The 'MVP factory' and why we refuse to be one

There's an entire market segment built on selling the corrupted definition: cheap, fast, throwaway MVPs produced like burgers. We deliberately don't play there — we're a boutique studio, not an MVP factory — because that model bakes the misunderstanding into the contract. You're sold 'minimum' as a synonym for 'disposable,' and then six months later, when the idea actually shows signs of life, you discover the thing can't be extended and has to be rebuilt. The cheap MVP wasn't cheap. It was a down payment on a second project.

A real minimum viable product is built to be the seed of the real product, not a stunt double for it. That's the difference between scoping down and skimping. The architecture underneath the one feature you shipped should be the architecture the next ten features grow from. When we extended a client's one-page concept into a 40-page specification before writing the platform, or committed to a 90-day go-live on a marketplace build, the point was never to maximize features on day one — it was to make day one's small surface honest and the path past it real.

So what is an MVP in software — plainly

An MVP is the smallest product that does one valuable thing well enough that a real user would choose to use it again, built on foundations that can carry what comes next. 'Minimum' is the discipline of doing fewer things. 'Viable' is the non-negotiable that the few things you do are actually good. 'Product' means it stands on its own without you in the room. Drop any of the three and you don't have a smaller version of your idea — you have a more expensive way of learning nothing.

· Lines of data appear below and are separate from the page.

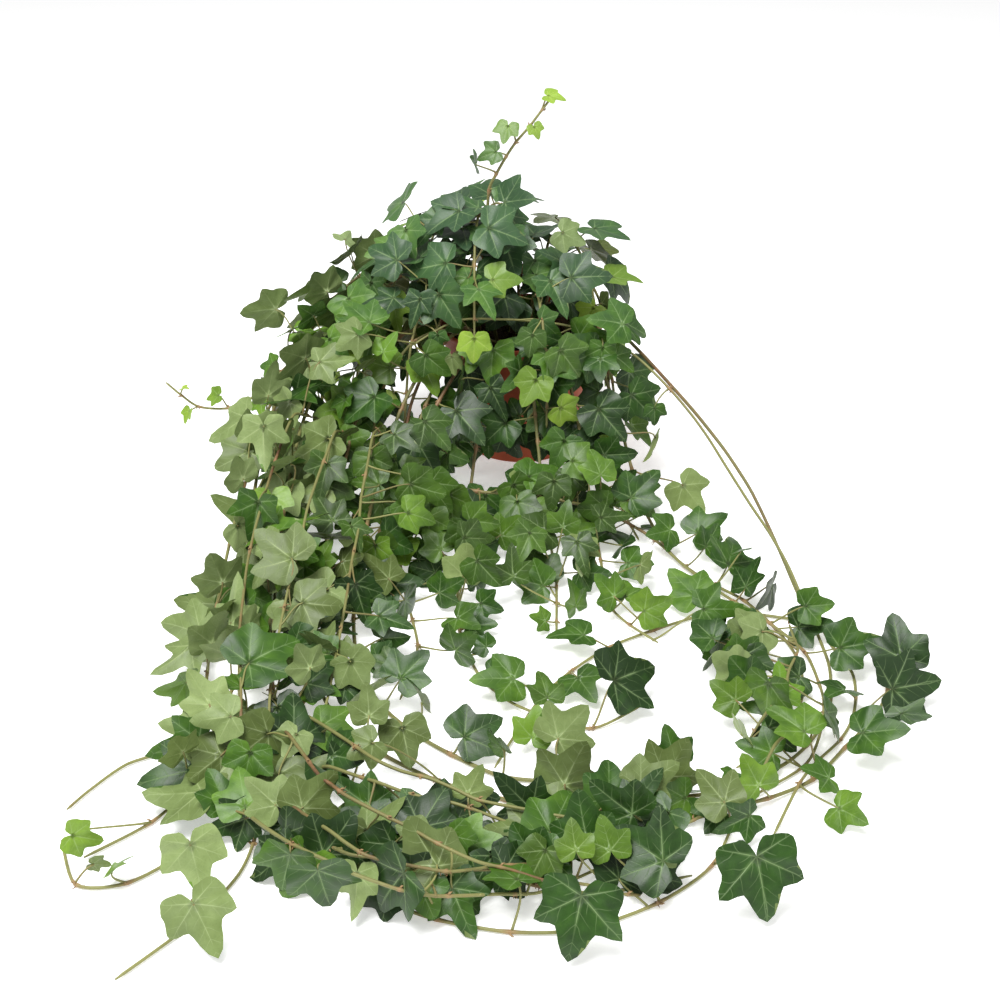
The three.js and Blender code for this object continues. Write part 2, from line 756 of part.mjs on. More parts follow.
// The bones of a leaf: its blade as a fan round the notch, and its stalk
function leafBones(leaf, vine) {
  const rim = leafRim(leaf);
  const bones = rim.slice(1).map((p, i) => makeBone([leaf.notch, rim[i], p], BLADE / 2, vine, "blade"));
  const stalk = [leaf.notch, ...(leaf.neck ? [leaf.neck] : []), leaf.root];
  stalk.slice(1).forEach((p, i) => bones.push(makeBone([stalk[i], p], STALK_REACH, vine, "stalk")));
  return bones;
}

// The mesh of one leafy stem: a tapered tube whose side opens into the three-sided stalk of each leaf,
// and each stalk into a folded blade with lobes
function vineGeometry(rings, leaves) {
  const corners = [];
  const triangles = [];
  const add = (...points) => {
    corners.push(...points);
    return corners.length - points.length;
  };
  rings.forEach((ring) => add(...ring));
  const feet = new Map(leaves.map((leaf) => [leaf.at * STEM_SIDES + leaf.foot.side, leaf]));
  for (let i = 0; i < rings.length - 1; i += 1) {
    for (let k = 0; k < STEM_SIDES; k += 1) {
      const next = (k + 1) % STEM_SIDES;
      const [a, b] = [i * STEM_SIDES + k, i * STEM_SIDES + next];
      const [c, d] = [b + STEM_SIDES, a + STEM_SIDES];
      const leaf = feet.get(i * STEM_SIDES + k);
      if (leaf) {
        const peak = add(leaf.foot.corners[2]);
        triangles.push([b, c, peak], [c, d, peak], [d, a, peak]);
        leaf.start = [a, b, peak];
      } else {
        triangles.push([a, b, c], [a, c, d]);
      }
    }
  }
  const last = (rings.length - 1) * STEM_SIDES;
  for (let k = 1; k < STEM_SIDES - 1; k += 1) {
    triangles.push([0, k + 1, k], [last, last + k, last + k + 1]);
  }
  for (const leaf of leaves) addLeaf(leaf, corners, triangles, add);
  const geometry = new THREE.BufferGeometry();
  const places = new Float32Array(corners.flatMap((p) => [p.x, p.y, p.z]));
  geometry.setAttribute("position", new THREE.BufferAttribute(places, 3));
  geometry.setIndex(triangles.flat());
  geometry.computeVertexNormals();
  return geometry;
}

function addLeaf(leaf, corners, triangles, add) {
  const rim = leafRim(leaf);
  const { notch, tip, face, neck } = leaf;
  const right = tip.clone().cross(face);
  const up = face.clone().multiplyScalar(BLADE / 2);
  const n = rim.length;
  const middle = (n - 1) / 2;
  const section = (centre, side, above) => [
    centre.clone().addScaledVector(side, -PETIOLE).addScaledVector(above, BLADE / 2),
    centre.clone().addScaledVector(side, PETIOLE).addScaledVector(above, BLADE / 2),
    centre.clone().addScaledVector(above, -BLADE / 2 - KEEL),
  ];
  const across = (run) => right.clone().addScaledVector(run, -right.dot(run)).normalize();
  const top = add(...rim.map((p) => p.clone().add(up)));
  const under = add(...rim.map((p) => p.clone().sub(up)));
  const mouth = add(...section(notch, right, face));
  const [left0, right0, keel] = [mouth, mouth + 1, mouth + 2];
  for (let i = 0; i < n - 1; i += 1) {
    triangles.push([i < middle ? right0 : left0, top + i, top + i + 1], [keel, under + i + 1, under + i]);
    triangles.push([top + i, under + i, under + i + 1], [top + i, under + i + 1, top + i + 1]);
  }
  triangles.push([right0, top + middle, left0], [right0, keel, under], [right0, under, top]);
  triangles.push([top + n - 1, under + n - 1, keel], [top + n - 1, keel, left0]);
  const signed = (faces) =>
    faces.reduce((sum, face) => {
      const [p, q, r] = face.map((c) => corners[c].clone().sub(leaf.root));
      return sum + p.dot(q.cross(r));
    }, 0);
  const sleeve = (from, to) =>
    [0, 1, 2].flatMap((i) => {
      const [a, b, c, d] = [from[i], to[i], to[(i + 1) % 3], from[(i + 1) % 3]];
      const folds = [[[a, b, c], [a, c, d]], [[a, b, d], [b, c, d]]];
      return signed(folds[0]) > signed(folds[1]) ? folds[0] : folds[1];
    });
  let from = [left0, right0, keel];
  if (neck) {
    const aim = mixed(neck.clone().sub(leaf.root).normalize(), tip, 0.5);
    const side = across(aim);
    const bend = add(...section(neck, side, side.clone().cross(aim)));
    const ring = [bend, bend + 1, bend + 2];
    triangles.push(...sleeve(from, ring));
    from = ring;
  }
  const turns = [0, 1, 2].map((turn) => leaf.start.map((_, k) => leaf.start[(k + turn) % 3]));
  const sleeves = turns.map((turn) => sleeve(from, turn));
  triangles.push(...sleeves.sort((one, other) => signed(other) - signed(one))[0]);
}

// Where a leaf of this stem turns to, at a share of the stem's length
function facing(vine, share, point) {
  if (!vine.face) {
    const out = point.clone().sub(vec(CROWN_HEART)).normalize();
    return out.addScaledVector(vec(VIEWER), CROWN_TO_VIEWER).normalize();
  }
  const start = vec(vine.face).normalize();
  return vine.endFace ? mixed(start, vec(vine.endFace), share) : start;
}

// How leaves of this stem are drawn to one side, such as into the mass of leaves beside it
function leaning(vine, share) {
  if (!vine.lean) return new THREE.Vector3();
  return vec(vine.lean).lerp(vec(vine.endLean ?? vine.lean), share);
}

// Leaves stand to the left and to the right of the stem by turns; the last tries change sides
function sideways(i, attempt) {
  return i % 2 === (attempt < TRIES / 2 ? 1 : 0) ? 1 : -1;
}

// One pose of a leaf; later tries lean and turn it further
function poseLeaf(vine, stem, i, share, width, side, draw, attempt) {
  const point = stem.points[i];
  const ahead = stem.points[i + 1].clone().sub(point).normalize();
  const loose = LOOSE + 0.1 * attempt;
  const wobble = () => new THREE.Vector3(draw() - 0.5, draw() - 0.5, draw() - 0.5);
  const light = facing(vine, share, point);
  const reach = ahead
    .clone()
    .cross(light)
    .normalize()
    .multiplyScalar(side)
    .addScaledVector(light, THREE.MathUtils.lerp(0.15, 1.1, draw()))
    .addScaledVector(ahead, THREE.MathUtils.lerp(-0.3, 0.7, draw()))
    .add(leaning(vine, share))
    .normalize();
  const foot = stalkFoot(stem.rings, i, reach);
  const stalk = width * THREE.MathUtils.lerp(0.35, 0.75 + 0.05 * attempt, draw());
  const notch = foot.root.clone().addScaledVector(reach, stalk);
  const face = light.clone().addScaledVector(wobble(), 1.6 * loose).normalize();
  const hang = point.z > LOW ? 0.9 : 0.2;
  const tip = reach.clone().add(new THREE.Vector3(0, 0, -hang)).addScaledVector(wobble(), 2 * loose);
  tip.addScaledVector(face, -tip.dot(face)).normalize();
  const cup = THREE.MathUtils.lerp(-0.05, 0.28, draw());
  const droop = THREE.MathUtils.lerp(0, 0.25, draw());
  return finishLeaf({ at: i, foot, root: foot.root, notch, tip, face, width, cup, droop });
}

// A leaf set by hand, on the stem point that lies best behind it; later tries tilt it further
function pickedLeaf([at, end, side], stems, draw, attempt) {
  const notch = vec(at);
  const reach = vec(end).sub(notch);
  const width = reach.length() / WIDTH_TO_LOBE;
  const tip = reach.clone().normalize();
  const behind = notch.clone().addScaledVector(reach, -0.6);
  const choices = [];
  stems.forEach(({ points, leaves }, stem) => {
    for (let i = 2; i < points.length - 1; i += 1) {
      const far = points[i].distanceTo(behind);
      const stalk = points[i].distanceTo(notch);
      if (stalk > PICK_REACH || stalk < PICK_LEAST || leaves.some((leaf) => leaf.at === i)) continue;
      choices.push({ stem, i, far });
    }
  });
  if (!choices.length) return null;
  choices.sort((one, other) => one.far - other.far);
  const best = choices[attempt % Math.min(PICK_CHOICES, choices.length)];
  const { rings, points } = stems[best.stem];
  const foot = stalkFoot(rings, best.i, notch.clone().sub(points[best.i]));
  const wobble = new THREE.Vector3(draw() - 0.5, draw() - 0.5, draw() - 0.5);
  const face = vec(VIEWER).multiplyScalar(side).addScaledVector(wobble, 0.12 * attempt);
  face.addScaledVector(tip, -face.dot(tip)).normalize();
  const leaf = { at: best.i, foot, root: foot.root, notch, tip, face, width, cup: 0.12, droop: 0.1 };
  return { stem: best.stem, leaf: finishLeaf(leaf) };
}

// Adds what follows from a leaf's place and width: its lobes, and a bend in its stalk where it needs one
function finishLeaf(leaf) {
  const run = leaf.notch.clone().sub(leaf.root).normalize();
  const sideways = Math.abs(leaf.tip.clone().cross(leaf.face).dot(run));
  const bent = run.dot(leaf.tip) < STRAIGHT || run.dot(leaf.face) < -OVER || sideways > BESIDE;
  const neck = bent ? leaf.notch.clone().addScaledVector(leaf.tip, -NECK) : null;
  const lobes = leaf.width > FIVE_LOBES_FROM ? FIVE_LOBES : THREE_LOBES;
  return { ...leaf, neck, lobes, lobe: leaf.width * WIDTH_TO_LOBE };
}

// Whether a leaf touches nothing but the stem that it grows from
function fits(leaf, vine, bones) {
  const run = (leaf.neck ?? leaf.notch).clone().sub(leaf.root).normalize();
  const right = leaf.tip.clone().cross(leaf.face);
  const out = leaf.foot.corners[1].clone().sub(leaf.foot.corners[0]);
  out.cross(leaf.foot.corners[2].clone().sub(leaf.foot.corners[0])).normalize();
  if (Math.abs(right.dot(run)) > ASKEW || out.dot(run) < SHALLOW) return false;
  const own = leafBones(leaf, vine);
  if (own.some((bone) => bone.box.min.z < FLOOR_CLEAR)) return false;
  const behind = leaf.neck ?? leaf.notch.clone().addScaledVector(run, -NECK);
  const stalk = makeBone([behind, leaf.root], 0, vine, "stalk");
  const start = Math.min(STALK_START, 0.6 * behind.distanceTo(leaf.root));
  const free = makeBone([behind, leaf.root.clone().addScaledVector(run, start)], PETIOLE, vine, "stalk");
  if (own.some((bone) => bone.kind === "blade" && tooNear(stalk, bone, OWN_CLEAR))) return false;
  return own.every((bone) =>
    bones.every((other) => {
      const mine = bone.kind === "stalk" && other.kind === "stem" && other.vine === vine;
      if (mine && (other.at === leaf.at || other.at === leaf.at - 1)) return !tooNear(free, other, 0);
      return !tooNear(bone, other, CLEAR);
    }),
  );
}

// The whole plant: stems laid one after another, then leaves where there is room for them
function grow(fixed) {
  const bones = [...fixed];
  const stems = VINES.map((vine, index) => {
    const points = stemPoints(vine, index);
    const radii = stemRadii(points.length);
    bendClear(points, radii, bones);
    points.slice(1).forEach((p, i) => {
      bones.push({ ...makeBone([points[i], p], radii[i], index, "stem"), at: i });
    });
    return { vine, points, rings: stemRings(points, radii), leaves: [] };
  });
  PICKED.forEach((picked, number) => {
    const draw = drawer(9000 + number);
    for (let attempt = 0; attempt < TRIES; attempt += 1) {
      const set = pickedLeaf(picked, stems, draw, attempt);
      if (set && fits(set.leaf, set.stem, bones)) {
        stems[set.stem].leaves.push(set.leaf);
        bones.push(...leafBones(set.leaf, set.stem));
        break;
      }
    }
  });
  stems.forEach((stem, index) => {
    const { vine, points, leaves } = stem;
    const total = lengthOf(points);
    const end = total * (vine.leafy ?? 1);
    for (let i = 2; i < points.length - 1; i += 1) {
      const at = lengthOf(points.slice(0, i + 1));
      const [from, to] = vine.open ?? [0, 0];
      if (at < (vine.bare ?? 0) + HOLE_DEPTH || at > end || (at > from && at < to)) continue;
      if (leaves.some((leaf) => leaf.at === i)) continue;
      const draw = drawer(index * 100 + i);
      const share = at / total;
      const youth = Math.max(0, 1 - (end - at) / YOUNG_END);
      const size = THREE.MathUtils.lerp(...vine.widths, share) * THREE.MathUtils.lerp(0.85, 1.1, draw());
      for (let attempt = 0; attempt < TRIES; attempt += 1) {
        const width = size * (1 - YOUNG_LESS * youth) * (1 - 0.02 * attempt);
        const leaf = poseLeaf(vine, stem, i, share, width, sideways(i, attempt), draw, attempt);
        if (fits(leaf, index, bones)) {
          leaves.push(leaf);
          bones.push(...leafBones(leaf, index));
          break;
        }
      }
    }
  });
  return stems;
}

// The pot and the soil as bones, so that nothing grows into them
function wallBones(body) {
  const made = body.getMesh();
  const corner = (i) => vec(made.vertProperties.subarray(i * made.numProp, i * made.numProp + 3));
  const bones = [];
  for (let i = 0; i < made.triVerts.length; i += 3) {
    bones.push(makeBone([0, 1, 2].map((k) => corner(made.triVerts[i + k])), 0, -1, "wall"));
  }
  return bones;
}

const plant = new THREE.Group();
plant.name = "potted_ivy";

function addNode(name, geometry, color, roughness) {
  const material = new THREE.MeshStandardMaterial({ color, roughness, metalness: 0 });
  const mesh = new THREE.Mesh(geometry, material);
  mesh.name = name;
  plant.add(mesh);
}

const pot = potSolid();
const soil = soilSolid();
addNode("pot", geometryOf(pot), 0xa8482f, 0.45);
addNode("soil", geometryOf(soil), 0x3a2a1e, 0.95);

for (const { vine, rings, leaves } of grow([...wallBones(pot), ...wallBones(soil)])) {
  addNode("vine_" + vine.name, vineGeometry(rings, leaves), 0x2f5a2a, 0.45);
}

export default plant;
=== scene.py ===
import logging
import math
import random
from dataclasses import dataclass, field
from enum import Enum
from itertools import combinations, pairwise, product

import bpy
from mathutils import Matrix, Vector, noise
from mathutils.kdtree import KDTree


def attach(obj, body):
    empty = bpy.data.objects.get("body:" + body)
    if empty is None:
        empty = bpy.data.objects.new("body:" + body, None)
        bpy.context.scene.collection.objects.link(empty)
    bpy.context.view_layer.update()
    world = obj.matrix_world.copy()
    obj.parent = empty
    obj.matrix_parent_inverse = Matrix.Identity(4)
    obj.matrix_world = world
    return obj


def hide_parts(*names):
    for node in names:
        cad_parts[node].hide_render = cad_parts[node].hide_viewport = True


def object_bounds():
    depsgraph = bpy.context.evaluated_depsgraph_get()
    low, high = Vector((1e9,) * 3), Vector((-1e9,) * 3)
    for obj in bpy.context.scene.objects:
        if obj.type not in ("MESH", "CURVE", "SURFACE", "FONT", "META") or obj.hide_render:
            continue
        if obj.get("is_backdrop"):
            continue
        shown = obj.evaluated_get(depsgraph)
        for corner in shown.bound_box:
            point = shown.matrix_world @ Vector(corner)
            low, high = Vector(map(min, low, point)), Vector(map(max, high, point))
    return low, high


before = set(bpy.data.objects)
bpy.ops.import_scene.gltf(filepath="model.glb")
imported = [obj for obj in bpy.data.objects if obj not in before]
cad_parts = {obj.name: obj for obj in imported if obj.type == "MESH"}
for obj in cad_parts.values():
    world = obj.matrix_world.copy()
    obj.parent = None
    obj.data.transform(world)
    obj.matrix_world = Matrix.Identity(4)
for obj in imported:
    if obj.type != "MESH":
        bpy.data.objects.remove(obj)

MM = 0.001
SEED = 4117
LOG = logging.getLogger("potted_ivy")
Triple = tuple[float, float, float]
Numbers = tuple[int, int, int]
Socket = bpy.types.NodeSocket

# The solid model's own sizes, in metres
SOIL_TOP = 93 * MM
ROOT_HEIGHT = 79.3 * MM
BLADE = 0.7 * MM
RING_SIDES = (1.6 * MM, 2.9 * MM)

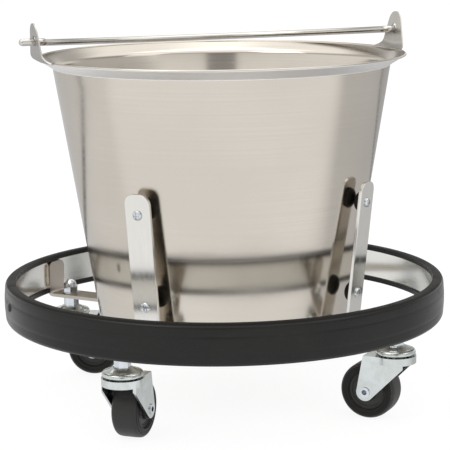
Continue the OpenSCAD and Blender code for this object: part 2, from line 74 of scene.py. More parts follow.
class Shader:
    """A material with a Principled shader and short calls for the nodes that feed it."""

    def __init__(self, name, **values):
        self.mat = bpy.data.materials.new(name)
        self.mat.use_nodes = True
        self.tree = self.mat.node_tree
        self.bsdf = self.tree.nodes["Principled BSDF"]
        for key, value in values.items():
            self.bsdf.inputs[key.replace("_", " ")].default_value = value
        self.place = self.node("ShaderNodeTexCoord").outputs["Object"]

    def node(self, kind, **settings):
        made = self.tree.nodes.new(kind)
        for key, value in settings.items():
            setattr(made, key, value)
        return made

    def link(self, source, target):
        self.tree.links.new(source, target)

    def noise(self, scale, detail=3.0, roughness=0.55, distortion=0.0):
        """Noise in the object's own place: a larger scale along an axis makes finer detail that way."""
        stretched = self.node("ShaderNodeMapping", vector_type="POINT")
        stretched.inputs["Scale"].default_value = scale
        self.link(self.place, stretched.inputs["Vector"])
        made = self.node("ShaderNodeTexNoise")
        self.link(stretched.outputs["Vector"], made.inputs["Vector"])
        made.inputs["Scale"].default_value = 1.0
        made.inputs["Detail"].default_value = detail
        made.inputs["Roughness"].default_value = roughness
        made.inputs["Distortion"].default_value = distortion
        return made.outputs["Fac"]

    def span(self, value, low, high, to_low, to_high, smooth=False):
        made = self.node("ShaderNodeMapRange", clamp=True)
        if smooth:
            made.interpolation_type = "SMOOTHSTEP"
        self.link(value, made.inputs["Value"])
        for key, number in zip(("From Min", "From Max", "To Min", "To Max"), (low, high, to_low, to_high)):
            made.inputs[key].default_value = number
        return made.outputs["Result"]

    def math(self, operation, a, b, clamp=False):
        made = self.node("ShaderNodeMath", operation=operation, use_clamp=clamp)
        self.link(a, made.inputs[0])
        self.link(b, made.inputs[1])
        return made.outputs[0]

    def mix(self, share, a, b):
        made = self.node("ShaderNodeMix", data_type="RGBA")
        self.link(share, made.inputs["Factor"])
        for slot, value in ((made.inputs[6], a), (made.inputs[7], b)):
            if isinstance(value, tuple):
                slot.default_value = (*value, 1)
            else:
                self.link(value, slot)
        return made.outputs[2]

    def bump(self, height, strength, distance, under=None):
        made = self.node("ShaderNodeBump")
        made.inputs["Strength"].default_value = strength
        made.inputs["Distance"].default_value = distance
        self.link(height, made.inputs["Height"])
        if under is not None:
            self.link(under, made.inputs["Normal"])
        return made.outputs["Normal"]

    def put(self, name, value):
        self.link(value, self.bsdf.inputs[name])


def shade(colour, factor):
    return tuple(c * factor for c in colour)


def brushed(name, colour, rough, grain, contrast=0.07, edge=0.75, anisotropy=0.0, lines_bump=0.10):
    """Brushed sheet metal. grain is the number of lines a metre along each axis, small along the lines."""
    s = Shader(name, Metallic=1.0, Specular_Tint=(edge, edge, edge, 1), Anisotropic=anisotropy)
    lines = s.noise(grain, 4.0, 0.62)
    broad = s.noise((9, 9, 9), 3.0, 0.5, 0.4)
    marks = s.noise(tuple(g * 0.12 + 14 for g in grain), 2.0, 0.5)
    dull, bright = shade(colour, 1 - contrast), shade(colour, 1 + contrast * 0.7)
    tone = s.mix(s.span(lines, 0.3, 0.7, 0, 1), dull, bright)
    s.put("Base Color", s.mix(s.span(broad, 0.35, 0.68, 0, 0.6, True), tone, shade(colour, 0.93)))
    base_rough = s.span(lines, 0.25, 0.75, rough - 0.03, rough + 0.04)
    spread = s.span(broad, 0.3, 0.7, -0.02, 0.03, True)
    rub = s.span(marks, 0.55, 0.75, 0.0, 0.03)
    s.put("Roughness", s.math("ADD", s.math("ADD", base_rough, spread), rub, True))
    s.put("Normal", s.bump(lines, lines_bump, 0.00003))
    if anisotropy:
        turn = s.node("ShaderNodeTangent", direction_type="RADIAL", axis="Z")
        s.put("Tangent", turn.outputs["Tangent"])
    return s.mat


def zinc(name, colour, rough, tint=(0.63, 0.67, 0.64)):
    """Zinc plate: bright, a little blue and green, slightly mottled, with dull specks."""
    s = Shader(name, Metallic=1.0, Specular_Tint=(0.85, 0.85, 0.85, 1))
    cloud = s.noise((70, 70, 70), 4.0, 0.6, 0.6)
    speck = s.noise((900, 900, 900), 2.0, 0.5)
    tone = s.mix(s.span(cloud, 0.35, 0.65, 0, 1, True), colour, tint)
    s.put("Base Color", s.mix(s.span(speck, 0.62, 0.75, 0, 0.2), tone, shade(colour, 0.7)))
    clear = s.span(cloud, 0.3, 0.7, rough - 0.05, rough + 0.07)
    s.put("Roughness", s.math("ADD", clear, s.span(speck, 0.5, 0.8, 0.0, 0.12), True))
    s.put("Normal", s.bump(speck, 0.08, 0.00005, s.bump(cloud, 0.05, 0.0004)))
    return s.mat


def rubber(name, colour, rough, level, scuff, scuff_share, grain=700.0):
    """Moulded rubber with a fine skin, cloudy wear and pale dusty scuffs."""
    s = Shader(name, Specular_IOR_Level=level)
    skin = s.noise((grain, grain, grain), 3.0, 0.6)
    cloud = s.noise((16, 16, 30), 4.0, 0.55, 0.5)
    rubbed = s.noise((60, 60, 240), 3.0, 0.6, 0.2)
    in_cloud = s.span(cloud, 0.42, 0.72, 0, 1, True)
    dust = s.math("MULTIPLY", in_cloud, s.span(rubbed, 0.5, 0.72, 0, 1, True))
    tone = s.mix(s.span(cloud, 0.3, 0.7, 0, 1), colour, shade(colour, 1.28))
    s.put("Base Color", s.mix(s.span(dust, 0, 1, 0, scuff_share), tone, scuff))
    worn = s.span(cloud, 0.3, 0.7, rough - 0.05, rough + 0.08)
    s.put("Roughness", s.math("ADD", worn, s.span(dust, 0, 1, 0, 0.16), True))
    s.put("Normal", s.bump(skin, 0.16, 0.00012))
    return s.mat


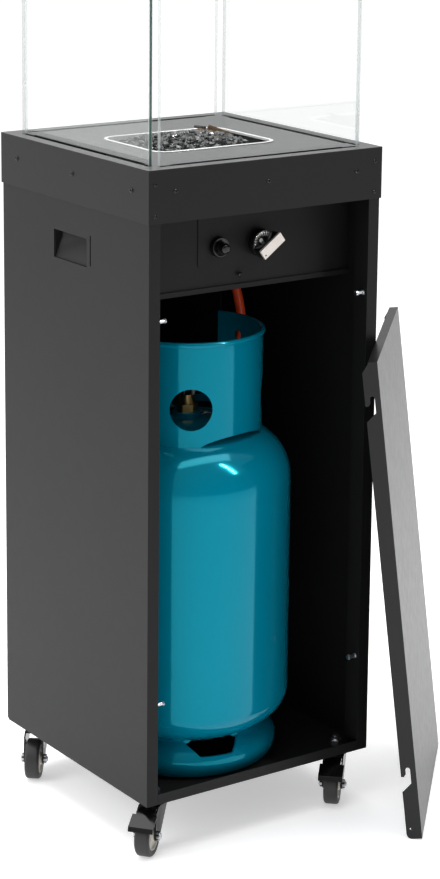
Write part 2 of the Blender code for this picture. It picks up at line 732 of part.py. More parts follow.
def bottle_body():
    """A thin-walled vessel: a cylinder between two elliptical domes, open at its neck."""
    outer, inner = [], []
    top = CYLINDER_HIGH + dome_z(NECK_RADIUS, BOTTLE_RADIUS, DOME_HIGH) + NECK_HEIGHT
    outer.append((NECK_RADIUS, top))
    for r in (NECK_RADIUS, *DOME_RADII):
        outer.append((r, CYLINDER_HIGH + dome_z(r, BOTTLE_RADIUS, DOME_HIGH)))
    outer.append((BOTTLE_RADIUS, CYLINDER_HIGH))
    outer.append((BOTTLE_RADIUS, CYLINDER_LOW))
    for a in (74, 58, 40, 20):
        r = BOTTLE_RADIUS * sin(radians(a))
        outer.append((r, CYLINDER_LOW - ellipse_z(r, BOTTLE_RADIUS, DOME_LOW)))
    outer.append((0.0, CYLINDER_LOW - DOME_LOW))
    room = BOTTLE_RADIUS - BOTTLE_WALL
    inner.append((0.0, CYLINDER_LOW - DOME_LOW + BOTTLE_WALL))
    for a in (40, 70):
        r = room * sin(radians(a))
        inner.append((r, CYLINDER_LOW - ellipse_z(r, room, DOME_LOW - BOTTLE_WALL)))
    inner.append((room, CYLINDER_LOW))
    inner.append((room, CYLINDER_HIGH))
    for r in reversed(DOME_RADII[::2]):
        inner.append((r, CYLINDER_HIGH + dome_z(r, room, DOME_HIGH - BOTTLE_WALL)))
    inner.append((NECK_BORE, CYLINDER_HIGH + DOME_HIGH - 0.006))
    inner.append((NECK_BORE, top))
    return screwed(outer + inner, 32), top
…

The conventional wisdom treats MVP as permission to be sloppy in exchange for being fast. The correct reading is almost the opposite: it's permission to be small in exchange for being disciplined. If your MVP plan is mostly about what you're allowed to leave broken, you've misread the term. The good news is the fix is free — stop pointing the quality dial at the floor, point the scope dial there instead, and build the one thing that's left like you mean it.